Globes, the Israeli business publication whose story I linked to above, has made one major mistake in its coverage. The Gandhi Award has nothing to do with the government of India, as the reporter states. There is a separate prize in Indira Gandhi’s name which is completely independent of the U.S.-based Gandhi Award. Also, the award is not given by Yale University, but by a New Haven-based NGO at a ceremony held at Yale University.

In a related development, Anti-BDS minister (yes, there is such a thing) Gilad Erdan, told the security cabinet he intended to begin compiling a database of Israeli supporters of BDS. The dossiers would include all relevant personal information available on these dangerous, seditious figures. I might add, that the targets would likely include individuals I hold in highest esteem.

There was a wee, small problem: the attorney general thought it was a terrible idea. He said there is no statutory authority for a civilian ministry to spy on or maintain files on Israeli citizens. Besides, he said the Shabak was already tasked with such a mission. You can be sure that most of the Israeli activists you’ve read about here on in other progressive publications have their own personal Shabak files. Why do you need overkill with a second agency monitoring the same people? Why does any democratic nation (or at least one calling itself one) need to assign secret police to compile dossiers and spy on citizens supporting social justice and non-violent change?
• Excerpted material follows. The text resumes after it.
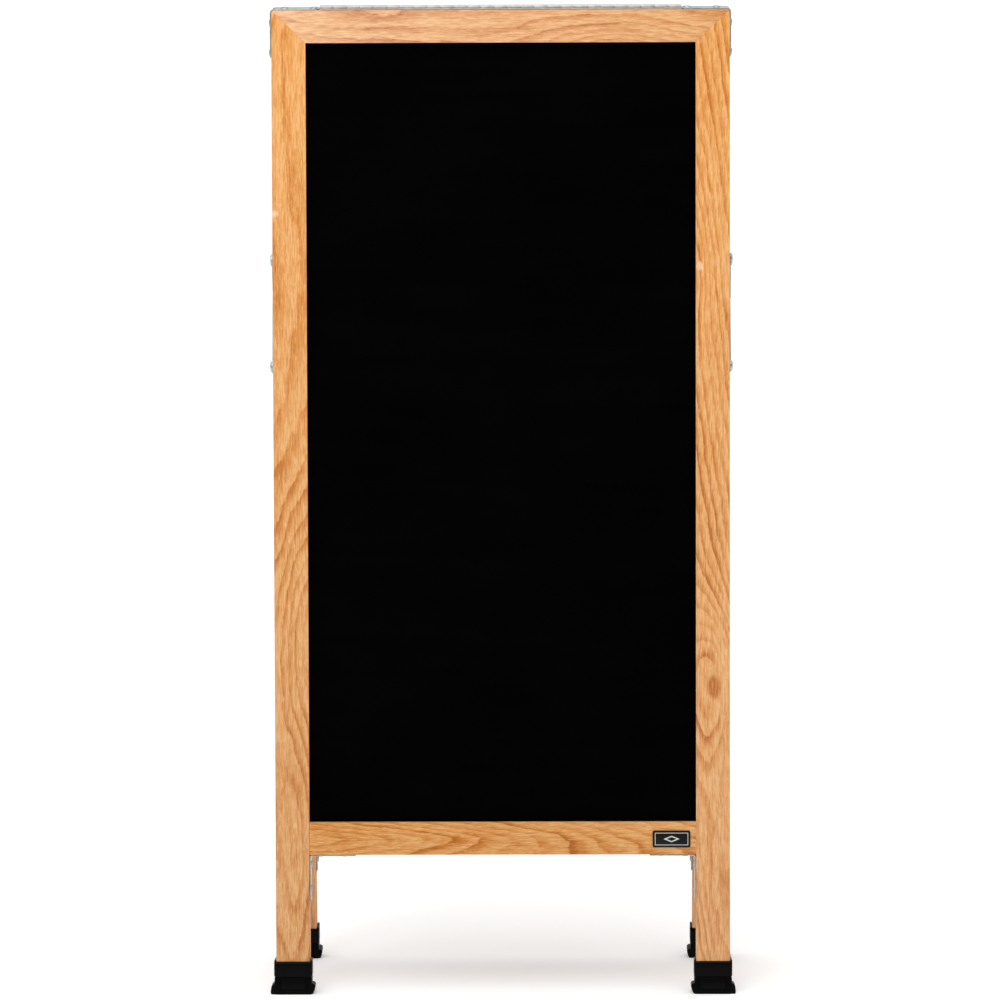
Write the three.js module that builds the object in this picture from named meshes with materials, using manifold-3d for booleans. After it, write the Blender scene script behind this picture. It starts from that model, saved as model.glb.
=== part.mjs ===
// Double-sided folding A-frame chalkboard: two oak frames hinged along the top edge,
// held apart by folding steel braces and standing on rubber boots. Millimetres, +Z up,
// fronts face -Y and +Y, origin on the floor under the middle of the sign.

import * as THREE from 'three';
import * as BufferGeometryUtils from 'three/addons/utils/BufferGeometryUtils.js';
import Module from 'manifold-3d';

// ---- overall ----
const PIN_HEIGHT = 1015;
const HALF_ANGLE_DEG = 4.1;
const GAP = 0.3;

// ---- wooden frame ----
const FRAME_WIDTH = 470;
const FRAME_THICK = 19;
const STILE_WIDTH = 35;
const TOP_RAIL = 33.5;
const BOTTOM_RAIL = 34;
const BOARD_VISIBLE = 803.5;
const LEG_LENGTH = 1006;
const WOOD_DROP = 3.05;
const WOOD_INNER = 3;
const CORNER_RADIUS = 3;

// ---- chalkboard and its groove ----
const BOARD_THICK = 3.2;
const BOARD_RECESS = 6;
const GROOVE_DEPTH = 6.3;
const GROOVE_CLEAR = 0.3;
const TENON_LENGTH = 6.2;
const TENON_INSET_TOP = 8;
const TENON_INSET_BOTTOM = 3;

// ---- piano hinge ----
const HINGE_LENGTH = 372;
const KNUCKLES = 27;
const KNUCKLE_RADIUS = 2.75;
const KNUCKLE_BORE = 1.55;
const KNUCKLE_GAP = 0.4;
const PIN_RADIUS = 1.25;
const LEAF_THICK = 1.2;
const LEAF_START = 3.5;
const LEAF_END = 19;

// ---- corner brackets ----
const STRAP_THICK = 1.4;
const STRAP_WIDTH = 16;
const STRAP_LEG = 50;
const STRAP_HOLE = 2.2;
const TOP_HOLES = [13, 43];
const LOW_HOLES = [11, 36];

// ---- screws ----
const SCREW_HEAD_RADIUS = 3.6;
const SCREW_HEAD_HEIGHT = 1.4;
const SCREW_SHANK_RADIUS = 1.7;
const SCREW_LENGTH = 9;
const PILOT_CLEAR = 0.3;

// ---- folding braces ----
const BRACE_PIVOT_DROP = 369;
const LINK_LENGTH = 113.5;
const LINK_WIDTH = 9;
const LINK_EYE = 6.5;
const LINK_THICK = 1.2;
const LINK_TAIL = 36.5;
const LINK_HOLE = 2.5;
const JOGGLE_START = 42;
const JOGGLE_END = 47;
const RIVET_SHANK = 1.6;
const RIVET_HEAD = 6.2;
const RIVET_HEIGHT = 1.4;
const RIVET_CLEAR_HOLE = 4.75;
const PIVOT_SHANK = 2.1;
const PIVOT_HEAD = 5.5;
const PIVOT_HEIGHT = 1.9;
const PIVOT_LENGTH = 14;

// ---- rubber boots ----
const BOOT_WALL = 2;
const BOOT_FRONT_HEIGHT = 33;
const BOOT_SIDE_RISE = 8;
const BOOT_SHOULDER = 4;
const FLANGE_HEIGHT = 12;
const RECESS_DEPTH = 0.9;

// ---- label ----
const LABEL_SIZE = [39, 17.5, 0.8];
const LABEL_AT = [174.5, 854.7];

const wasm = await Module();
wasm.setup();

const DEG = Math.PI / 180;
const HALF_ANGLE = HALF_ANGLE_DEG * DEG;
const HALF_WIDTH = FRAME_WIDTH / 2;
const INNER_X = HALF_WIDTH - STILE_WIDTH;
const WOOD_OUTER = WOOD_INNER + FRAME_THICK;
const WOOD_MIDDLE = WOOD_INNER + FRAME_THICK / 2;
const BOARD_BOTTOM = TOP_RAIL + BOARD_VISIBLE;
const RAIL_BOTTOM = BOARD_BOTTOM + BOTTOM_RAIL;
const BOARD_OUTER = WOOD_OUTER - BOARD_RECESS;
const BOARD_INNER = BOARD_OUTER - BOARD_THICK;
const SIDES = [['left', -1], ['right', 1]];

const materials = {
  oak: new THREE.MeshStandardMaterial({ color: 0xd9a871, roughness: 0.6 }),
  chalkboard: new THREE.MeshStandardMaterial({ color: 0x0b0c0c, roughness: 0.85 }),
  rubber: new THREE.MeshStandardMaterial({ color: 0x161616, roughness: 0.8 }),
  zinc: new THREE.MeshStandardMaterial({ color: 0xb9c0bf, roughness: 0.35, metalness: 1 }),
  label: new THREE.MeshStandardMaterial({ color: 0x101112, roughness: 0.4 }),
};

const root = new THREE.Group();
root.name = 'folding_chalkboard';

// ---------------------------------------------------------------- solids

// Welds a closed geometry, drops zero-area triangles and returns a manifold solid.
function solid(geometry) {
  const plain = geometry.clone();
  plain.deleteAttribute('normal');
  plain.deleteAttribute('uv');
  const welded = BufferGeometryUtils.mergeVertices(plain, 1e-4);
  const positions = welded.attributes.position.array;
  const index = welded.index.array;
  const kept = [];
  let volume = 0;
  for (let i = 0; i < index.length; i += 3) {
    const [a, b, c] = [index[i], index[i + 1], index[i + 2]];
    if (a === b || b === c || c === a) continue;
    kept.push(a, b, c);
    const p = new THREE.Vector3().fromArray(positions, 3 * a);
    const q = new THREE.Vector3().fromArray(positions, 3 * b);
    const r = new THREE.Vector3().fromArray(positions, 3 * c);
    volume += p.dot(q.cross(r));
  }
  if (volume < 0) kept.reverse();
  const mesh = new wasm.Mesh({
    numProp: 3,
    vertProperties: new Float32Array(positions),
    triVerts: new Uint32Array(kept),
  });
  return new wasm.Manifold(mesh);
}

// Turns a manifold solid back into a three.js geometry.
function toGeometry(body) {
  const mesh = body.getMesh();
  const geometry = new THREE.BufferGeometry();
  const positions = new Float32Array(mesh.vertProperties);
  geometry.setAttribute('position', new THREE.BufferAttribute(positions, 3));
  geometry.setIndex(new THREE.BufferAttribute(new Uint32Array(mesh.triVerts), 1));
  geometry.computeVertexNormals();
  return geometry;
}

// Joins the first solids and cuts the others away.
function carve(joined, cuts = []) {
  let body = solid(joined[0]);
  for (const part of joined.slice(1)) body = body.add(solid(part));
  for (const cut of cuts) body = body.subtract(solid(cut));
  return toGeometry(body);
}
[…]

Further, the U.S.-based Israel Studies Association, which itself was an academic discipline largely funded by wealthy pro-Israel donors seeking to present Israel in a flattering light in the classroom, protested to the Israeli government that it can no longer hold any meetings in Israel. It seems that some of its member support what I call BDS Lite, a boycott of settlement products. Even these liberal Zionists might be deported from the Jewish homeland for the crime of supporting BDS. Can you imagine an association of French or German studies professors whose work would be criminalized in the countries they studied, so they could never visit the places on which their entire professional lives are based?

The title is a reference to The Persecution and Assassination of Jean-Paul Marat as Performed by the Inmates of the Asylum of Charenton Under the Direction of the Marquis de Sade, usually shortened to Marat/Sade,  a 1963 play by Peter Weiss.